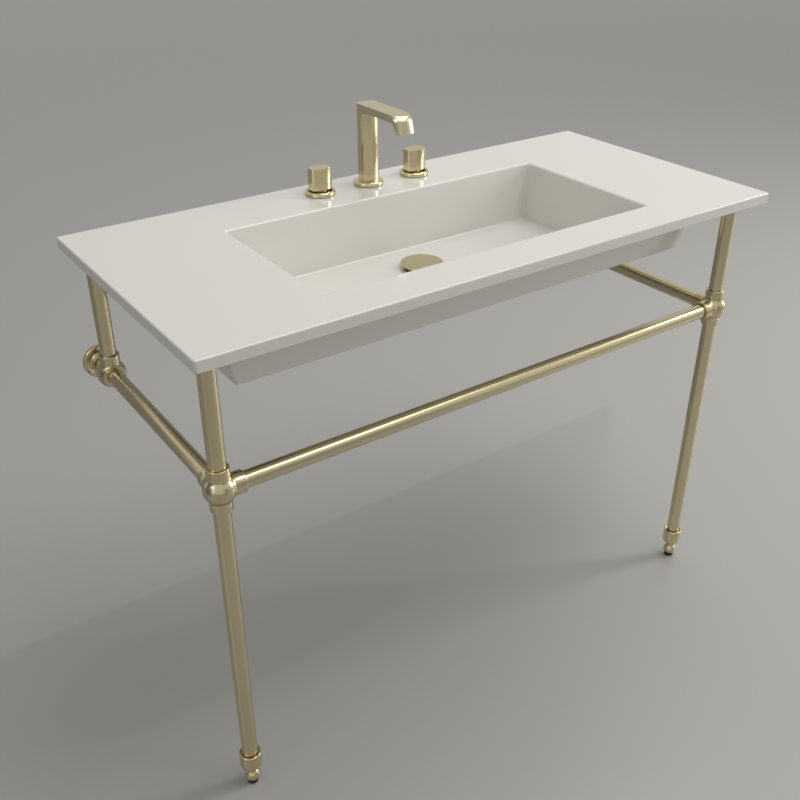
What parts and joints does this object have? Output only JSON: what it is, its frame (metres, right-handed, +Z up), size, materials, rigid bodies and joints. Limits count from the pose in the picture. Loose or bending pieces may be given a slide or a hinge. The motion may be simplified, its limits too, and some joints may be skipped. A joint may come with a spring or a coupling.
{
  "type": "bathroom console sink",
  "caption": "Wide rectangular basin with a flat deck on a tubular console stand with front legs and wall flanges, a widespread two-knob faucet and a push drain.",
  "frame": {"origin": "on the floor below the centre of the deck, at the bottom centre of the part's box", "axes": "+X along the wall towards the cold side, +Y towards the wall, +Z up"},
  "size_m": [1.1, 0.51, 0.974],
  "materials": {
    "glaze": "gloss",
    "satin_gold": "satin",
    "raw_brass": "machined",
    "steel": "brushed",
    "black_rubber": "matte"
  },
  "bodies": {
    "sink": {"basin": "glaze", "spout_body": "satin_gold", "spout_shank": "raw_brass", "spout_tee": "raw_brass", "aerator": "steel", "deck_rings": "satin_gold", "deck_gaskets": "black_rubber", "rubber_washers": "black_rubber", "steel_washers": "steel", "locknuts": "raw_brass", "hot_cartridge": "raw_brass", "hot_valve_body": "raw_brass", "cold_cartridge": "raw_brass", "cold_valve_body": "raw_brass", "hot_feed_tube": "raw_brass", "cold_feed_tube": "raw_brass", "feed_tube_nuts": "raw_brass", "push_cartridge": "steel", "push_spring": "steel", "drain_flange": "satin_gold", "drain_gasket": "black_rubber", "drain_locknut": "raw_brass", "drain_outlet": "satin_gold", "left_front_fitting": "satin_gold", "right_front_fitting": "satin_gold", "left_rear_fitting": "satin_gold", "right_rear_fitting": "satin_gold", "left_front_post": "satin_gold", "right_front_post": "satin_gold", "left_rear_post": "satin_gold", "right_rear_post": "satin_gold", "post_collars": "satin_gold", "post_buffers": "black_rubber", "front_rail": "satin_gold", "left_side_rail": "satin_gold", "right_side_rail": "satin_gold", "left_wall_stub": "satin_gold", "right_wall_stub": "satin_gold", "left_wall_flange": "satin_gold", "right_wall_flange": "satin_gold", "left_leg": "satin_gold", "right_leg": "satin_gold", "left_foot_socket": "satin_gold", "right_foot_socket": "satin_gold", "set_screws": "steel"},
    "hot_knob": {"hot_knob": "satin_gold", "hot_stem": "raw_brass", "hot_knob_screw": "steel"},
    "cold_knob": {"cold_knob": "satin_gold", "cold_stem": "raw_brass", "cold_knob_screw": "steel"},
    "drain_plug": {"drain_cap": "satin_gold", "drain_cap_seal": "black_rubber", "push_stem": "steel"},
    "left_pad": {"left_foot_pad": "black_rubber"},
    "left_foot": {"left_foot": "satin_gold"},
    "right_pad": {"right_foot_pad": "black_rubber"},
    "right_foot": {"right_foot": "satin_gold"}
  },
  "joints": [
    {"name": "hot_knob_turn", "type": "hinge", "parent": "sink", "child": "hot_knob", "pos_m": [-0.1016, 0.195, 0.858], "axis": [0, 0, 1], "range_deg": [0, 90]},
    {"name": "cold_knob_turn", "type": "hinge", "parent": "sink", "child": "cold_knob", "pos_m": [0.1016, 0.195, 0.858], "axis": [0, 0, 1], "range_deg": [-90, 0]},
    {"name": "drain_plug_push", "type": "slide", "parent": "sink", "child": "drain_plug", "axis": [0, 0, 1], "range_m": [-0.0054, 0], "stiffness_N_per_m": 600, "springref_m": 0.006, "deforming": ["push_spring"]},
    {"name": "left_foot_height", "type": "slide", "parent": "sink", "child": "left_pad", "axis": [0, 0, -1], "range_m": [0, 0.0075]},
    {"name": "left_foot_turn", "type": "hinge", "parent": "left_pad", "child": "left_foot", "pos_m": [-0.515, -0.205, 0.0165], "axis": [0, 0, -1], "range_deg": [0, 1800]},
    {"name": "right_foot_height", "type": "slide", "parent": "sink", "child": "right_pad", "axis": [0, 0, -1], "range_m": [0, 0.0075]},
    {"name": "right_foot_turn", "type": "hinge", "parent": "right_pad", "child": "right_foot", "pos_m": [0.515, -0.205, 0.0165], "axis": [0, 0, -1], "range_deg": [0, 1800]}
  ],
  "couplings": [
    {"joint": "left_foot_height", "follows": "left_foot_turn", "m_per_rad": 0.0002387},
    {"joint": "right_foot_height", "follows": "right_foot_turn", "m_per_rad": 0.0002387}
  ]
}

» Given problem
The lines to collect are those holding the string "frame"; copy them all.

» Task answer
What parts and joints does this object have? Output only JSON: what it is, its frame (metres, right-handed, +Z up), size, materials, rigid bodies and joints. Limits count from the pose in the picture. Loose or bending pieces may be given a slide or a hinge. The motion may be simplified, its limits too, and some joints may be skipped. A joint may come with a spring or a coupling.
  "frame": {"origin": "on the floor below the centre of the deck, at the bottom centre of the part's box", "axes": "+X along the wall towards the cold side, +Y towards the wall, +Z up"},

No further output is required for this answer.